ZEIT: But surely we can’t draw the conclusion that we can do no better today?

Piketty: When I hear the Germans say that they maintain a very moral stance about debt and strongly believe that debts must be repaid, then I think: what a huge joke! Germany is the country that has never repaid its debts. It has no standing to lecture other nations.

Later in the interview, Piketty explains that there are two ways a country can get out from beneath an unbearable debt load. Either it can take the long, slow, painstaking route of paying back what it owes bit by bit, which Britain did after borrowing to battle Napoleon, or it can use a combination of inflation, taxes on private wealth, and a bit of debt relief, like postwar Germany and France.

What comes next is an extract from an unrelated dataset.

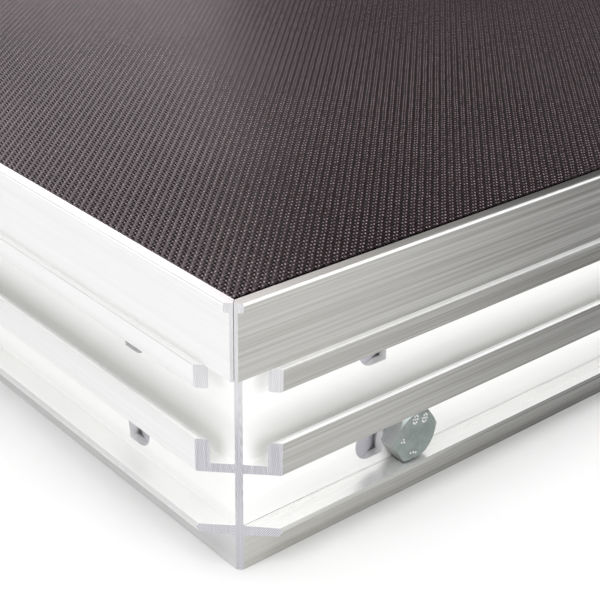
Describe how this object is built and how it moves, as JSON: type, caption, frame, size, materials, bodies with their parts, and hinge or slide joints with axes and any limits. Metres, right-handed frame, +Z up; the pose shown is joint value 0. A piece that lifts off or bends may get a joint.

Piketty: After the war ended in 1945, Germany’s debt amounted to over 200% of its GDP. Ten years later, little of that remained: public debt was less than 20% of GDP. Around the same time, France managed a similarly artful turnaround. We never would have managed this unbelievably fast reduction in debt through the fiscal discipline that we today recommend to Greece. Instead, both of our states employed the second method with the three components that I mentioned, including debt relief. Think about the London Debt Agreement of 1953, where 60% of German foreign debt was cancelled and its internal debts were restructured.

The whole interview is worth a read. Piketty argues that all of Europe needs to hold a conference in order to restructure its debts in a sustainable way—not just Greece’s, but the entire region’s. Fanciful? Maybe. But it’d almost certainly be more productive than what it’s doing right now.